━━ Information shown ━━
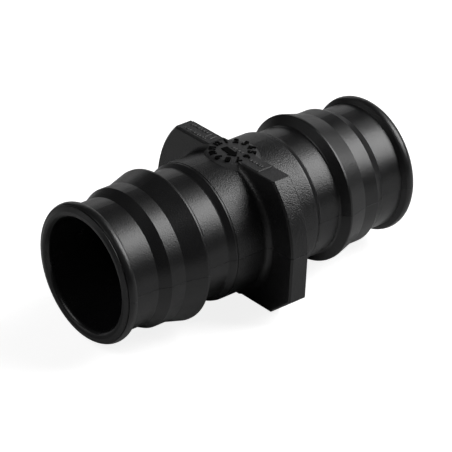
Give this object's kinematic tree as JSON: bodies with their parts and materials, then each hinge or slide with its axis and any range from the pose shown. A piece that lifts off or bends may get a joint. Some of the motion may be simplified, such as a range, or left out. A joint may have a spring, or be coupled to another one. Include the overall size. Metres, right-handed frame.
{
  "type": "pex expansion coupling",
  "caption": "Straight one-piece moulded pipe coupling: barbed inserts with rounded lips on both sides of a winged centre flange, bored right through.",
  "frame": {"origin": "centre of the coupling: on the bore's axis, midway between the two faces of the flange", "axes": "+X along the bore, +Z to the flat crown of the flange, +Y to the wing with the raised pad"},
  "size_m": [0.0604, 0.0342, 0.0254],
  "materials": {
    "black_polymer": "black moulded plastic, satin, smooth on the barbs and finely grained on the body and wings"
  },
  "bodies": {
    "root": {"coupling_body": "black_polymer"}
  },
  "joints": []
}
━━━
- The exercise: Quote the whole listing above, leaving nothing out.

- Correct answer:
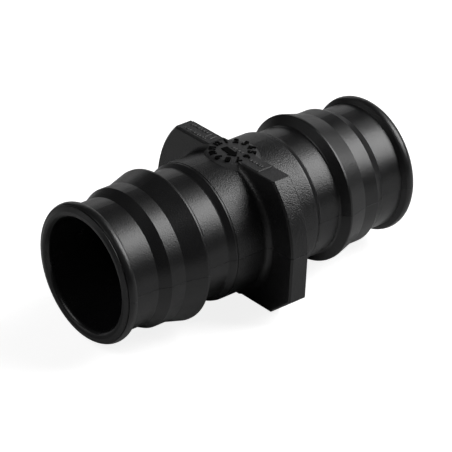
Give this object's kinematic tree as JSON: bodies with their parts and materials, then each hinge or slide with its axis and any range from the pose shown. A piece that lifts off or bends may get a joint. Some of the motion may be simplified, such as a range, or left out. A joint may have a spring, or be coupled to another one. Include the overall size. Metres, right-handed frame.
{
  "type": "pex expansion coupling",
  "caption": "Straight one-piece moulded pipe coupling: barbed inserts with rounded lips on both sides of a winged centre flange, bored right through.",
  "frame": {"origin": "centre of the coupling: on the bore's axis, midway between the two faces of the flange", "axes": "+X along the bore, +Z to the flat crown of the flange, +Y to the wing with the raised pad"},
  "size_m": [0.0604, 0.0342, 0.0254],
  "materials": {
    "black_polymer": "black moulded plastic, satin, smooth on the barbs and finely grained on the body and wings"
  },
  "bodies": {
    "root": {"coupling_body": "black_polymer"}
  },
  "joints": []
}